Form PL Transit Group; Communist Ideas Primary in Building Job Actions, Strikes
Tuesday, February 14, 2012 at 9:07PM
Contributor

 Over several years, myself and other PLP members have been organizing among local transit workers to fight the transit bosses and build PLP. One particular transit worker, Jessica, has become closer to the Party.

Now, after nearly two years of shared discussions and actions, Jessica said she sees the need for a serious long-term, radical, transit rank-and-file study/action group.

Jessica and I attempted to organize a job action group. But when our campaign began this past summer, Jessica threw her energy into an Occupy anti-budget-cut campout led by liberal community groups and phony “leftists.” She thought the campout would “wake up” the whole city. The month-long campout got little media coverage past day one and none of it made front-page or top-of-the-hour coverage. Slowly the campout died out and the city passed the budget cuts.

Throughout all this Jessica stopped organizing for our rank-and-file job action group. Advancing little on my own, I stopped too. Many workers said verbally they would support job actions but in practice most were very cynical about organizing collectively to pull off slowdowns.

I had thought there was enough support for job actions to form a group in which I could spread CHALLENGE and raise the Party. Slowly I realized that a PLP comrade’s advice had been right all along:  communist ideas would help build a base for collective job actions and strikes, not the other way around.
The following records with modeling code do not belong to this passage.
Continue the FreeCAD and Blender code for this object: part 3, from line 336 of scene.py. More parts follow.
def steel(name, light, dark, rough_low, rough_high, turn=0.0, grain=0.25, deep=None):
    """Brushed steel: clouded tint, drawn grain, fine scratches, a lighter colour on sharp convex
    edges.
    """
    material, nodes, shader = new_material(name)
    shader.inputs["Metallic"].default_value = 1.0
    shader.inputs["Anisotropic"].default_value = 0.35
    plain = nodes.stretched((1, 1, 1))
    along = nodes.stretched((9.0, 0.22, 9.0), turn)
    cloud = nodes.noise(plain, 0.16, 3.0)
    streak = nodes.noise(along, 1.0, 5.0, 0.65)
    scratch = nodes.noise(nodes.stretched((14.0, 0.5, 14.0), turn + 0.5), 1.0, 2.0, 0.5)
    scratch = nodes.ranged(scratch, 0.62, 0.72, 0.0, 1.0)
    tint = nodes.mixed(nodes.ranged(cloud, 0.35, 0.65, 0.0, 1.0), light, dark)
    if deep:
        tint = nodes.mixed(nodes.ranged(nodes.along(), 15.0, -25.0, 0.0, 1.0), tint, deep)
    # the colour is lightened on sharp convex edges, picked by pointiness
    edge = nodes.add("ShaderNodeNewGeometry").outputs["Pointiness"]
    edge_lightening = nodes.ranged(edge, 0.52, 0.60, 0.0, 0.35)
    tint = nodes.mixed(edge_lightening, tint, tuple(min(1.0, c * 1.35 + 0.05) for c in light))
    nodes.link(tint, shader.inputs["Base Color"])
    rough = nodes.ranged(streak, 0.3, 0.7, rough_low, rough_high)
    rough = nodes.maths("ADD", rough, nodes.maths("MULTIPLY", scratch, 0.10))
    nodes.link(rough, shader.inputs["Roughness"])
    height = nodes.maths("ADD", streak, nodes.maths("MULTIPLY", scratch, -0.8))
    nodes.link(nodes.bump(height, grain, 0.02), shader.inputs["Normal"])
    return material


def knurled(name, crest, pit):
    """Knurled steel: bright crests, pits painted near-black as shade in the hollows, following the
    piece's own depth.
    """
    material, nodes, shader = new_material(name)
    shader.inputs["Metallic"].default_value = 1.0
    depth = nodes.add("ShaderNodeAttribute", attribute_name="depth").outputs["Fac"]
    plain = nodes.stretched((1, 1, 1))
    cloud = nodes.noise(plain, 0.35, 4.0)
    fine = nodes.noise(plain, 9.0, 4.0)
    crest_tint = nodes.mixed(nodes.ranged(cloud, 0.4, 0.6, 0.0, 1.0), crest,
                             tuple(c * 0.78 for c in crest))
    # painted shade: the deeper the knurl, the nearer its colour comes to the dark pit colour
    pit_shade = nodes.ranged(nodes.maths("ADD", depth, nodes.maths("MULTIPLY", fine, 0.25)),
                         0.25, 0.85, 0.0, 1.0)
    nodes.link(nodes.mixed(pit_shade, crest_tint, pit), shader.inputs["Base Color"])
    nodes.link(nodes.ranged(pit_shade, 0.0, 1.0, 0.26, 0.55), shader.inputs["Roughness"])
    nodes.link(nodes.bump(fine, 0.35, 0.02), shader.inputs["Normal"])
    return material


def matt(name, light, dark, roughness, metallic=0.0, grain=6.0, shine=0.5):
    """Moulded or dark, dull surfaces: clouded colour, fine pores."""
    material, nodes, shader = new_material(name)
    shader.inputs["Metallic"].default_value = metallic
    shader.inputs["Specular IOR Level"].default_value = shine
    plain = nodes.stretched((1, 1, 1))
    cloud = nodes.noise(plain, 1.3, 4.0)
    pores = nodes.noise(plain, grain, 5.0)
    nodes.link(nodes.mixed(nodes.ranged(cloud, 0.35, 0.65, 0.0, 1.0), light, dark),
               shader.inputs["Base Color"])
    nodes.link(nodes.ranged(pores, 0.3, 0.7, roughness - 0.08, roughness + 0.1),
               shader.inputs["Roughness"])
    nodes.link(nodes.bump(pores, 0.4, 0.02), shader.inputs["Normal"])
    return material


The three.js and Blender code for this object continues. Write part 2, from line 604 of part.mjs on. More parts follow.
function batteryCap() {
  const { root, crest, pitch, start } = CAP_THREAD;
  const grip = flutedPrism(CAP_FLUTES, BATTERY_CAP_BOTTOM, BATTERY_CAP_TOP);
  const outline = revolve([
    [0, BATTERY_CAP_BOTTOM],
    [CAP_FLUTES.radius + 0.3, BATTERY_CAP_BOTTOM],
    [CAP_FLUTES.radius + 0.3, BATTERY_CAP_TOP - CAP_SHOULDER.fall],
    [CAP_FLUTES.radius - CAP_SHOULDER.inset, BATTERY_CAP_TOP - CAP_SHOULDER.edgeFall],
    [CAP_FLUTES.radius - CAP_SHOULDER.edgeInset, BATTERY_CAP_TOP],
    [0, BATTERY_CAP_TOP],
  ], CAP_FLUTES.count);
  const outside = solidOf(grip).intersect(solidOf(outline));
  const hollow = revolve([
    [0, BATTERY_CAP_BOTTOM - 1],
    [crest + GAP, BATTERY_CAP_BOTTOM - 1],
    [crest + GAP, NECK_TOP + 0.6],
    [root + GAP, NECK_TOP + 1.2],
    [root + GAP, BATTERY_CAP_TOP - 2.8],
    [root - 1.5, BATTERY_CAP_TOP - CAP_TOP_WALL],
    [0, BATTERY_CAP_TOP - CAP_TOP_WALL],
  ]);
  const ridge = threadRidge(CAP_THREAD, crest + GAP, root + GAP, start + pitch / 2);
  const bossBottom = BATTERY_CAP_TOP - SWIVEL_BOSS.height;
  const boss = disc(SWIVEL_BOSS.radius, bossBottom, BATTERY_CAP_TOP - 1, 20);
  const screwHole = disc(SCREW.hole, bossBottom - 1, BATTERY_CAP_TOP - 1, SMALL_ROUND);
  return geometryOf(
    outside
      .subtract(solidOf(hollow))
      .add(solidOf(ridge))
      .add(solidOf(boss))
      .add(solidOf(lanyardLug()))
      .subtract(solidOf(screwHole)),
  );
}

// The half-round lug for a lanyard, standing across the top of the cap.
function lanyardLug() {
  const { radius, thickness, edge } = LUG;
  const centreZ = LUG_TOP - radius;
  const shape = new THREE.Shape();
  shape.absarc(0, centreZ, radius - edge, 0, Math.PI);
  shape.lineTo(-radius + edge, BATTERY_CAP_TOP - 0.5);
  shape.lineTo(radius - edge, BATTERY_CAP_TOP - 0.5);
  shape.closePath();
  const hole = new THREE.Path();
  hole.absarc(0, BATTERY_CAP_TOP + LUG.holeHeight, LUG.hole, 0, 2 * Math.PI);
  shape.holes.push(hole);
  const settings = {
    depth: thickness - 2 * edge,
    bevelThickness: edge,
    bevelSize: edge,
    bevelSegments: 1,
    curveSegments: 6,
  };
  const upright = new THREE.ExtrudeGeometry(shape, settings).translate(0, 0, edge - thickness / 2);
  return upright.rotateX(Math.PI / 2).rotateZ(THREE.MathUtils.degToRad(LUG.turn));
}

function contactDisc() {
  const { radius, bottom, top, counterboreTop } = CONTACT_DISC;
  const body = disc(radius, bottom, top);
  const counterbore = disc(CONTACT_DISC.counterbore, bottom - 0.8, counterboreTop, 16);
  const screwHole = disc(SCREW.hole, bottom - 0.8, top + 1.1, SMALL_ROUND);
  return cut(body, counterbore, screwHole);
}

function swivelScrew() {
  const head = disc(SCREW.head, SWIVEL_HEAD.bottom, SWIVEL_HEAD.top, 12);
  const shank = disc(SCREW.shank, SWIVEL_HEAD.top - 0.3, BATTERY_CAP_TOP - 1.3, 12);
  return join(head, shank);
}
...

When the Occupy movement grew, the Party decided I should spend more time there, where I ran into Jessica. To the surprise of both of us, Occupy did wake up many people, or at least opened them to discuss revolutionary ideas.  But Jessica also noticed that the media and ruling class supported OWS much more than the summer anti-budget-cut campout. The cops harassed and fined the month-long pre-OWS occupation repeatedly but with little mainstream media coverage. Somehow OWS, which initially was not much bigger than the budget-cut campout, was a front-page top-of-the-news-hour story.

A Democratic Tea Party?

I shared the Party’s analysis with Jessica, that U.S. Democrats wanted OWS to be a Democratic tea party. She agreed and said she was waiting for Obama to jump out from behind a curtain and tell Occupiers, “Gotcha!” We agreed that OWS was an important opportunity to raise militant ideas. She and I have met George, a fellow transit worker, at Occupy. But we both felt that without revolutionaries getting involved, OWS would lead to Obama’s re-election campaign or cynicism.

The Party decided we should pursue a transit study group more seriously. A comrade, Mikey, recently started working in transit. Two old friends of the Party have also recently contacted us and said they want to attend Party meetings about transit.

Mikey, Jessica and I formed a study group in late December. We noted how important correct ideas were. The last transit strike led many transit workers to cynical and reactionary ideas, not to revolutionary or even militant ones. We also discussed the basis of the study group: revolutionary communist ideas or just militant trade unionism?

Jessica agreed revolutionary ideas were important but feared driving people away. She thought the group would be too small if communism was all we talked about. I argued that it was important not to hide communist ideas and that, no matter how hard it was to challenge anti-communism among our co-workers, there’s no other way communists can build a communist movement. If we pretended we were only about militant trade unionism, workers would smell BS because the union hacks have all spit out the same militant trade union lines and then sell out.

‘Be Real About Revolution’

Jessica was still concerned how we would approach communism and the Party. But she agreed it was important to be real with people about studying revolutionary communist ideas. Otherwise other fellow transit worker activists would be driven away by the same hollow trade union rhetoric that the hacks spew.

We decided that for now we would begin the study group with non-Party readings that would enable us to raise communist ideas. Most importantly we each discussed who we would invite to the next study group, making sure to cast a wide net. In January our transit contract expired, although the union “leaders” agreed to continue negotiations. We will have the second meeting of a PLP transit study/action group. Hopefully, and with effort, it will be bigger than the first. The struggle continues.